TASK OBJECTIVE: Take the entries below and print only the lines from the one with "Model this object" through the one with "pins face -Y.", exactly as they stand, both ends included.

DATA SECTION:
=-=-=
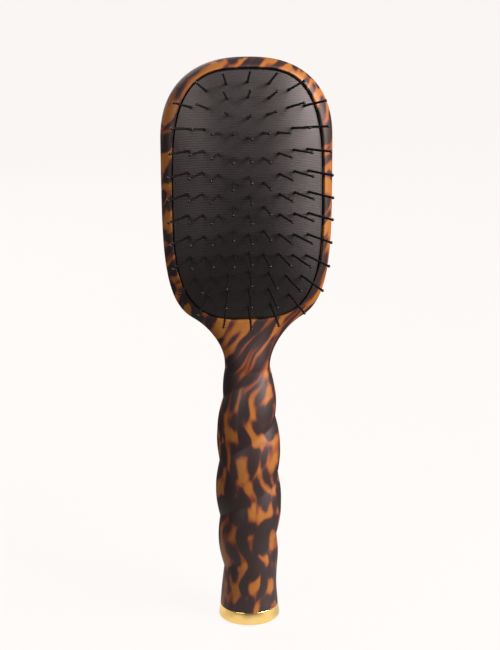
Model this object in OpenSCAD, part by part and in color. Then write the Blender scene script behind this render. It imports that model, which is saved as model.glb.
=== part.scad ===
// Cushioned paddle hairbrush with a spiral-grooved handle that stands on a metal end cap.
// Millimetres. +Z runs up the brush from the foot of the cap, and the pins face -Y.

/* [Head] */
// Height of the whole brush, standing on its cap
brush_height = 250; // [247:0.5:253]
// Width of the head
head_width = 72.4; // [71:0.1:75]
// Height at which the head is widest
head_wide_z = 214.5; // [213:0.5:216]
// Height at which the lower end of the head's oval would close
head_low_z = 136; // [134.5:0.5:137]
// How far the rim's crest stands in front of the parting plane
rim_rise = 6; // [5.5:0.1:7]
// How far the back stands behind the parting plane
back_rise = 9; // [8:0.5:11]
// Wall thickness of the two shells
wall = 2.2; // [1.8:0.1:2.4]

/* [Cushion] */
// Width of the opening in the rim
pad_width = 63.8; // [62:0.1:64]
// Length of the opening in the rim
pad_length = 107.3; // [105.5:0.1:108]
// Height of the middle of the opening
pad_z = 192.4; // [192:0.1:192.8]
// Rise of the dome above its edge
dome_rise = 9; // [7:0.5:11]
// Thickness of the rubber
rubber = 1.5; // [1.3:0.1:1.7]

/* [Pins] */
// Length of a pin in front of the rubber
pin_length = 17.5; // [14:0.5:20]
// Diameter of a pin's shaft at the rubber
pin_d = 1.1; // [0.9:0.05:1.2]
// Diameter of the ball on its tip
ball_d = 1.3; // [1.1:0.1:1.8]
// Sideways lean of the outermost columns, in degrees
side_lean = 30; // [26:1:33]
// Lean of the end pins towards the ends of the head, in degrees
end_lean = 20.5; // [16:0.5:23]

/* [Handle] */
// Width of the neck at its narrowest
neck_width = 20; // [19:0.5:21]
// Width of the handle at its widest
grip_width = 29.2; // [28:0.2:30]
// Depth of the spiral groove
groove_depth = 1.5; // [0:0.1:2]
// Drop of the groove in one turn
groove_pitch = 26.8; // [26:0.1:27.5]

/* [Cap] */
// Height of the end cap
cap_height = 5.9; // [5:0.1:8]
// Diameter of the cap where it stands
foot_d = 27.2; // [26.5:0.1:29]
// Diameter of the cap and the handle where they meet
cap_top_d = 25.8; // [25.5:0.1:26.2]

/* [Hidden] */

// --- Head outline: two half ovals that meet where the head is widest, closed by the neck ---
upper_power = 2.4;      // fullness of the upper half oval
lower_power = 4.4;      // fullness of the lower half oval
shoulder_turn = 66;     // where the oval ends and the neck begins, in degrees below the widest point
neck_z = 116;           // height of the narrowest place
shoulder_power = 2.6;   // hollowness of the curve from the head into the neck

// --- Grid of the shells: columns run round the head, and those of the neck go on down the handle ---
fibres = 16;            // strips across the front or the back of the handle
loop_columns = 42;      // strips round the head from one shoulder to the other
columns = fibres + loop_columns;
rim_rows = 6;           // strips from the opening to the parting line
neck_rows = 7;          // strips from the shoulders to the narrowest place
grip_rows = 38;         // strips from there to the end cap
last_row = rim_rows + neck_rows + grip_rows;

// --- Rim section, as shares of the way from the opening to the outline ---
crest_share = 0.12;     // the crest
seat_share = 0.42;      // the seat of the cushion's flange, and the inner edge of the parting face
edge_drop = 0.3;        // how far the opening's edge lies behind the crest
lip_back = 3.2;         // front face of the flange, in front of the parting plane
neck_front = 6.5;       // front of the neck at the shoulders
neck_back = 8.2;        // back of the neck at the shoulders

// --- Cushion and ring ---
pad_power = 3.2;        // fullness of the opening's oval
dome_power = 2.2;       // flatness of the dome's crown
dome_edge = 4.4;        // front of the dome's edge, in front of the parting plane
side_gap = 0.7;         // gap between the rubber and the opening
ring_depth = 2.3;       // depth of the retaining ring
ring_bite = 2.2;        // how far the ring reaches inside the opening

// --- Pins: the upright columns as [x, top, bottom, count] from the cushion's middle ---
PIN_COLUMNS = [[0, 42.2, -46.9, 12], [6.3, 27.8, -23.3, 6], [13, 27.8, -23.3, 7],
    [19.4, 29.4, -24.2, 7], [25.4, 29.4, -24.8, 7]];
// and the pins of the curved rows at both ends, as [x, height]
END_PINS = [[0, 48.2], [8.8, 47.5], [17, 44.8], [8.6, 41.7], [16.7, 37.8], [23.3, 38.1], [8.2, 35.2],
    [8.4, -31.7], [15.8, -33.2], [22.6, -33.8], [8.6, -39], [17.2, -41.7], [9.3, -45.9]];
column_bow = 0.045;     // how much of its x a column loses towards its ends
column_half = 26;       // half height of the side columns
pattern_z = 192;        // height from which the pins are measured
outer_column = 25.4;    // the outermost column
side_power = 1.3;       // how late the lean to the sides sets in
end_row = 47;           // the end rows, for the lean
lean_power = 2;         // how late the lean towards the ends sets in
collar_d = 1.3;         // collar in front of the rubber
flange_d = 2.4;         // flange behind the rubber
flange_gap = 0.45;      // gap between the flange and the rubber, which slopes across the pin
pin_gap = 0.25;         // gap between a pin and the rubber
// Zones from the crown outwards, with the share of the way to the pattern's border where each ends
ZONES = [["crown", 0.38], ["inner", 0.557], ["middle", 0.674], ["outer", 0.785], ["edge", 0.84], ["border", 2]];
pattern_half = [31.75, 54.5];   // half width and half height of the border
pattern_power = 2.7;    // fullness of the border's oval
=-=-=
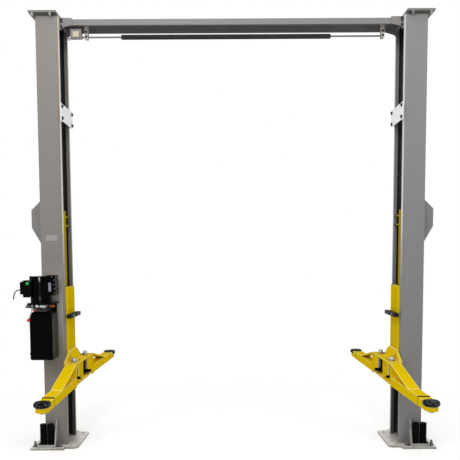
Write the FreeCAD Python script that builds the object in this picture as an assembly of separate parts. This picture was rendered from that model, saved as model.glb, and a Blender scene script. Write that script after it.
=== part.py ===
=-=-=
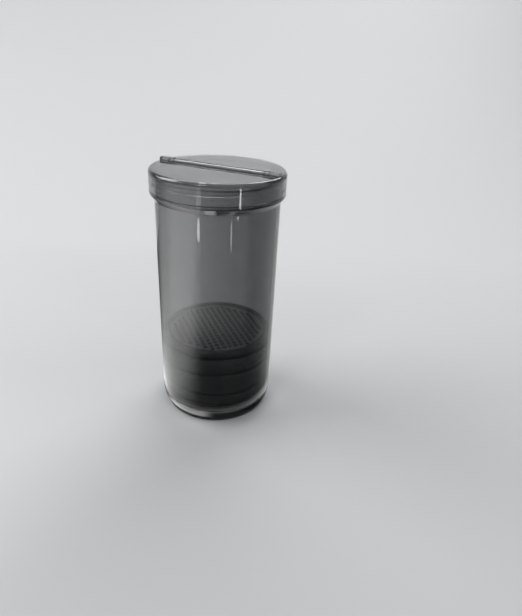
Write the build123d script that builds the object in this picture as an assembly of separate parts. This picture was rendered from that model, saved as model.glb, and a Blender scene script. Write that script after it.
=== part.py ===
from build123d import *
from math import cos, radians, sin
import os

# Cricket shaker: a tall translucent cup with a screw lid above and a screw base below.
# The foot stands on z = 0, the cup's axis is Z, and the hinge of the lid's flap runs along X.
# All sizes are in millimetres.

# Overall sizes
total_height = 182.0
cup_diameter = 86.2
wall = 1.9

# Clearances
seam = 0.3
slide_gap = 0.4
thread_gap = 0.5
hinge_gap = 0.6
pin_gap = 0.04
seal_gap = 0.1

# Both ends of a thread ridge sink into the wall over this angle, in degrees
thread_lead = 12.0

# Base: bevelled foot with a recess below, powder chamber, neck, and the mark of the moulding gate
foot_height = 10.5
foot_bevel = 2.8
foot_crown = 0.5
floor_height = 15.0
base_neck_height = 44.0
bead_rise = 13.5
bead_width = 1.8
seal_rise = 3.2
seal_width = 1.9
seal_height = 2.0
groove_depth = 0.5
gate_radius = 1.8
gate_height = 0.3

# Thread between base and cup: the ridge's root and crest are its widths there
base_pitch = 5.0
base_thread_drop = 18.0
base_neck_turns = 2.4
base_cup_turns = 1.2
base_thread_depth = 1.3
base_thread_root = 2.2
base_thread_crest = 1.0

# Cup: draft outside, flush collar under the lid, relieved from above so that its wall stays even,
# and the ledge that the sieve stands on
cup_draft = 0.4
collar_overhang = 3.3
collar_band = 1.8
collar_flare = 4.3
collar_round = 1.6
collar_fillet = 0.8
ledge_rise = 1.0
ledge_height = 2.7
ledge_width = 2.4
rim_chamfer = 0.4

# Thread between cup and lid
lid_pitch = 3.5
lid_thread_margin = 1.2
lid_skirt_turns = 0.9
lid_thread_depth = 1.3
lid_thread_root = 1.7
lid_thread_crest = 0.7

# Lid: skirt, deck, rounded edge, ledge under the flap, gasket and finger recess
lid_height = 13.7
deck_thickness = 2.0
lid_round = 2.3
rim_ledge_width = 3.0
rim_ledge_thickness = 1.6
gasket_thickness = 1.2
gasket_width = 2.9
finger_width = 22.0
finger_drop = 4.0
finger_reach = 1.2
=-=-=
RESPONSE TO THE EXERCISE:
Model this object in OpenSCAD, part by part and in color. Then write the Blender scene script behind this render. It imports that model, which is saved as model.glb.
=== part.scad ===
// Cushioned paddle hairbrush with a spiral-grooved handle that stands on a metal end cap.
// Millimetres. +Z runs up the brush from the foot of the cap, and the pins face -Y.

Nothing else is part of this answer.